A proposal for a blueprint to enhance corporate emissions disclosures in India
The levers discussed above are stacked into ambition-based scenarios, each presenting policy and regulatory trade-offs they are likely to face (Figure ES2). Further, the scenarios also demonstrate where other jurisdictions stand. This analysis is useful for informing the level of ambition that is best-suited for India’s broader emissions reductions goals—in terms of both, the ease and efficacy of implementation and the strengthening of regulatory oversight for enhanced corporate climate action, and the choice of a suitable pathway going forward.

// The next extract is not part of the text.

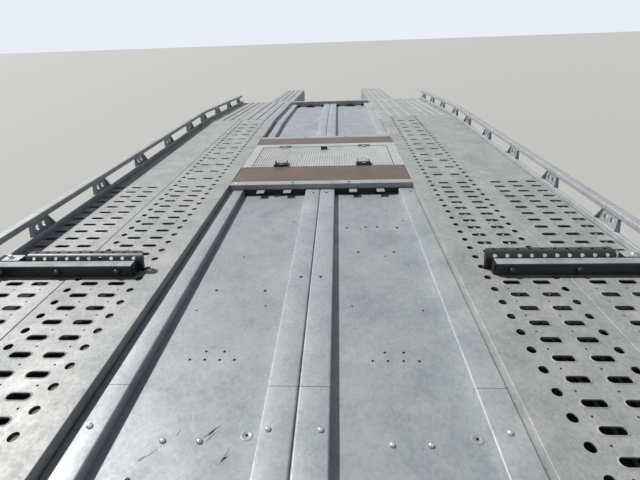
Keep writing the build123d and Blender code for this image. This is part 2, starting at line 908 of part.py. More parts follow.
def towing_eye():
    """Towing eye with its shank and flange."""
    z = eye_z
    x0 = drawbar_front + flange_wall
    x1 = x0 + eye_flange_wall
    x2 = eye_x - eye_d / 2 + eye_overlap
    flange = block(x0, x1, -drawbar_width / 2, drawbar_width / 2, z - eye_flange_height / 2,
                   z + eye_flange_height / 2)
    shank = Pos(x1, 0, z) * Rot(0, 90, 0) * extrude(RegularPolygon(shank_d / 2, pin_sides), amount=x2 - x1)
    rim = eye_d / 2 - eye_chamfer
    ring = Pos(eye_x, 0, z - eye_thick / 2) * turned([(0, rim), (eye_chamfer, eye_d / 2),
                                                     (eye_thick - eye_chamfer, eye_d / 2), (eye_thick, rim)],
                                                    ring_sides)
    hole = Pos(eye_x, 0, z) * Cylinder(eye_bore_d / 2, 4 * eye_thick)
    return flange + shank + ring - hole


def jack():
    """Parking jack clamped to the drawbar's right side, foot on the ground."""
    y = -(drawbar_width / 2 + jack_gap + jack_tube / 2)
    h = jack_tube / 2
    i = jack_inner / 2
    f = foot_size / 2
    outer = block(jack_x - h, jack_x + h, y - h, y + h, jack_split, jack_top)
    inner = block(jack_x - i, jack_x + i, y - i, y + i, foot_wall, jack_split)
    foot = block(jack_x - f, jack_x + f, y - f, y + f, 0, foot_wall)
    clamp_top = drawbar_top - clamp_below
    clamp = block(jack_x - clamp_length / 2, jack_x + clamp_length / 2, y + h, -drawbar_width / 2,
                  clamp_top - clamp_height, clamp_top)
    crank_top = jack_top - crank_below
    c = crank_size / 2
    g = crank_grip_d / 2
    tip = y - h - crank_reach
    crank = block(jack_x - c, jack_x + c, tip, y - h, crank_top - crank_size, crank_top)
    grip = block(jack_x - g, jack_x + g, tip - crank_grip_d, tip, crank_top - crank_grip_length, crank_top)
    return outer + inner + foot + clamp + crank + grip


def rear_bar():
    """Underrun bar with its two hangers from the main beams."""
    x0 = bar_x - bar_size
    bar = block(x0, bar_x, -bar_half, bar_half, bar_z, bar_z + bar_size)
    core = block(x0 + bar_wall, bar_x - bar_wall, -bar_half + bar_wall, bar_half - bar_wall, bar_z + bar_wall,
                 bar_z + bar_size - bar_wall)
    bar -= core
    inner = beam_inner
    s0 = (x0 - kink_x) / cos(slope)
    s1 = (bar_x - kink_x) / cos(slope)
    low = beam_top + beam_height
    for side in (-1, 1):
        y_a = side * inner
        y_b = side * (inner + bar_hanger_wall)
        hanger = side_plate([deck_point(s0, low), deck_point(s1, low), (bar_x, bar_z + bar_size),
                             (x0, bar_z + bar_size)], min(y_a, y_b), max(y_a, y_b))
        bar += hanger
    return bar


def rear_lamps():
    """Lamp housings on the rear face of the bar."""
    x1 = bar_x - bar_size
    made = []
    for side in (-1, 1):
        y_a = side * bar_half
        y_b = side * (bar_half - lamp_length)
        z = bar_z + bar_size / 2
        made.append(block(x1 - lamp_thick, x1, min(y_a, y_b), max(y_a, y_b), z - lamp_height / 2,
                          z + lamp_height / 2))
    return made


def number_plate():
    """Blank plate at the middle of the rear bar."""
    x1 = bar_x - bar_size
    z = bar_z + bar_size / 2
    return block(x1 - plate_wall, x1, -plate_length / 2, plate_length / 2, z - plate_height / 2,
                 z + plate_height / 2)


def wheel_stop():
    """Wheel stop across one track: a front angle, a plate that rises and curls back behind it, and a cheek."""
    z = deck_z
    w = stop_wall
    high = z + stop_front_height
    lip_x = stop_x - stop_lip
    angle = side_plate([(stop_x, z), (stop_x, high), (lip_x, high), (lip_x, high - w), (stop_x - w, high - w),
                        (stop_x - w, z)], stop_inner, stop_outer)
    rear_x = stop_x - stop_length
    crest = z + stop_height

    def curl(inset):
        radius = stop_corner - inset
        points = [(lip_x - inset, z)]
        for i in range(stop_facets + 1):
            a = pi / 2 * i / stop_facets
            points.append((lip_x - stop_corner + radius * cos(a), crest - stop_corner + radius * sin(a)))
        return points + [(rear_x, crest - stop_drop - inset)]

    saddle = side_plate(curl(0) + list(reversed(curl(w))), stop_inner, stop_outer)
    cheek = side_plate([(stop_x - w, z), (stop_x - w, high - w), (lip_x, high - w)] + curl(0)[2:-1]
                       + [(lip_x - stop_corner, z)], stop_inner - w, stop_inner)
    return angle, saddle, cheek


def air_tank():
    """Air reservoir across the frame behind the axles, hung on two straps."""
    half = tank_length / 2
    r = tank_d / 2
    end = tank_end_d / 2
    shell = turned([(-half, end), (-half + tank_dome, r), (half - tank_dome, r), (half, end)], tank_sides)
    shape = Pos(tank_x, 0, tank_z) * along_y(shell)
    band_r = r + strap_wall
    for side in (-1, 1):
        y = side * strap_y - strap_width / 2
        band = turned([(0, band_r), (strap_width, band_r)], tank_sides)
        shape += Pos(tank_x, y, tank_z) * along_y(band)
        shape += block(tank_x - strap_wall, tank_x + strap_wall, y, y + strap_width, tank_z + r,
                       deck_z - member_depth)
    return shape


def at_wheel(shape, axle_x, side):
    """Places a wheel piece, outside face away from the trailer."""
    turn = Rot(0, 0, 0) if side > 0 else Rot(0, 0, 180)
    return Pos(axle_x, side * tyre_middle, wheel_z) * turn * shape


nodes = {}


def add(name, *shapes):
    """Stores the solids of one node."""
    solids = []
    for shape in shapes:
        solids += shape.solids()
    nodes[name] = solids


# Pieces that come in a left and a right hand
handed = {
    "main_beam": (main_beam(),),
    "rail_strip": (rail_strip(),),
    "well_sheet": well_sheet(),
    "outriggers": outriggers(),
    "edge_beam": (edge_beam(),),
    "inner_plank": (inner_plank(),),
    "outer_plank": (outer_plank(),),
    "inner_tail": (tail_plank(track_inner, split_y - half_joint, plank_seat),),
    "outer_tail": (tail_plank(split_y + half_joint, outer_edge, 0),),
    "lash_rail": (lash_rail(),),
    "wheel_stop": wheel_stop(),
    "extension": (extension_track(),),
    "suspension": suspension(),
    "mudguard": (mudguard(),),
}
for name, shapes in handed.items():
    add(name + "_left", *shapes)
    add(name + "_right", *[mirror(shape, about=Plane.XZ) for shape in shapes])

add("cross_members", *cross_members())
front_centre, rear_centre = centre_beam()
add("centre_beams", *both_sides(front_centre), *both_sides(rear_centre))
add("front_beam", front_beam())
add("lash_brackets", *[half for plate in lash_brackets() for half in both_sides(plate)])
add("end_beam", end_beam())
add("cross_edges", *cross_edges())
add("plywood", *plywood())
add("lid_frame", lid_frame())
add("tool_box", tool_box())
add("lid", lid())
add("lid_fittings", *latches(), lid_grip())
add("slide_pads", *[copy for pad in slide_pads() for copy in both_sides(pad)])
add("axle_front", axle(axle_spacing / 2))
add("axle_rear", axle(-axle_spacing / 2))
add("air_springs", *air_springs())
add("drawbar", drawbar())
add("drawbar_bearers", *drawbar_bearers())
add("towing_eye", towing_eye())
add("jack", jack())
add("rear_bar", rear_bar())
add("rear_lamps", *rear_lamps())
add("number_plate", number_plate())
add("air_tank", air_tank())

wheel_places = (
    # name, axle x, side
    ("front_left", axle_spacing / 2, 1),
    ("front_right", axle_spacing / 2, -1),
    ("rear_left", -axle_spacing / 2, 1),
    ("rear_right", -axle_spacing / 2, -1),
)
for name, axle_x, side in wheel_places:
    add("tyre_" + name, at_wheel(tyre(), axle_x, side))
    add("wheel_" + name, at_wheel(wheel_disc(), axle_x, side))

# The whole trailer is moved so that its origin is the centre of its outline on the ground
boxes = [solid.bounding_box() for solids in nodes.values() for solid in solids]
low_x = min(box.min.X for box in boxes)
high_x = max(box.max.X for box in boxes)
low_z = min(box.min.Z for box in boxes)
shift = Pos(-(low_x + high_x) / 2, 0, -low_z)

os.makedirs("parts", exist_ok=True)
for name, solids in nodes.items():
    moved = [shift * solid for solid in solids]
    export_step(moved[0] if len(moved) == 1 else Compound(moved), "parts/" + name + ".step")
print("centred by", shift.position, "with", len(nodes), "nodes")
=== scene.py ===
import json
from math import asin, cos, pi, radians, sin, tan
from random import Random

import bmesh
import bpy
from mathutils import Matrix, Vector
from mathutils.geometry import delaunay_2d_cdt


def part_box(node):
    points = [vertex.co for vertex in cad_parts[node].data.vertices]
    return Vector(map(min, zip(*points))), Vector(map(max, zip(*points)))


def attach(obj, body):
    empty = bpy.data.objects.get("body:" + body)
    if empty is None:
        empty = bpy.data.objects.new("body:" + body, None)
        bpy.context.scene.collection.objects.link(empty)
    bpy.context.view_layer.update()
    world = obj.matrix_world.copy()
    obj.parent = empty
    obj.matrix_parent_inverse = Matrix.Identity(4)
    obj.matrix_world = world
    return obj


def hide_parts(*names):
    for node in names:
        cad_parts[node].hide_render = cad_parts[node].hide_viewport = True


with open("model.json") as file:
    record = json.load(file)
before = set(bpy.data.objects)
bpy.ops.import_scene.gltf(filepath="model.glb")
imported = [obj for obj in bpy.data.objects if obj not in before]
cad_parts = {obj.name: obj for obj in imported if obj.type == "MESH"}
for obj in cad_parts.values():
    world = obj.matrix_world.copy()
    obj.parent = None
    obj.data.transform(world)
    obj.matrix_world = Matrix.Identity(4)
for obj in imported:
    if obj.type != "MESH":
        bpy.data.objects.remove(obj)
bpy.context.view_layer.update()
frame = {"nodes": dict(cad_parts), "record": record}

# Car trailer. Lengths are millimetres until a mesh is made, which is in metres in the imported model's frame.
# s runs along the deck from the kink towards the towing eye, y to the trailer's left, h up from the deck.
# A table's columns are named in the loop that reads it.
MM = 0.001
SCENE = bpy.context.scene
# Each side with the sign of its y
SIDES = {"left": 1, "right": -1}

# Sizes shared with the solids: deck, tail and overall width
DECK_Z = 915
DECK_FRONT = 2700
KINK_X = -950
DECK_S = DECK_FRONT - KINK_X
TAIL_END = -1650
SLOPE = radians(3.05)
HALF_WIDTH = 1275
# Planks of the wheel tracks
TRACK_INNER = 535
SPLIT_Y = 910
OUTER_EDGE = 1226
INNER_PLANK = (TRACK_INNER, SPLIT_Y - 1)
OUTER_PLANK = (SPLIT_Y + 1, OUTER_EDGE)
PLANK_WALL = 4
PLANK_DEPTH = 40
TAIL_DEPTH = 20
FOLD_RADIUS = 5
GROOVE_WIDTH = 22
GROOVE_DEPTH = 8
ROW_PITCH = 70
DENSE_ROWS = 25
SPARSE_ROWS = 12
SLOT_LENGTH = 58
SLOT_WIDTH = 18
INNER_SLOTS = (702, 803)
OUTER_SLOTS = (991, 1088, 1186)
ROUND_HOLES = (632, 863)
ROUND_HOLE_D = 24
ROUND_ROWS = 52
FIRST_ROUND = 31.5
SMALL_HOLE_D = 7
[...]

A robust, internationally comparable and credible disclosure framework is a critical step towards mainstreaming corporate sustainability and enhancing access to green finance for Indian companies. While the decision on the ambition level for India must be rooted in the country’s larger climate action goals over the medium and long-term, the scenarios present a progressive pathway forward, conducive for both, ambitious reforms and incremental policy-making.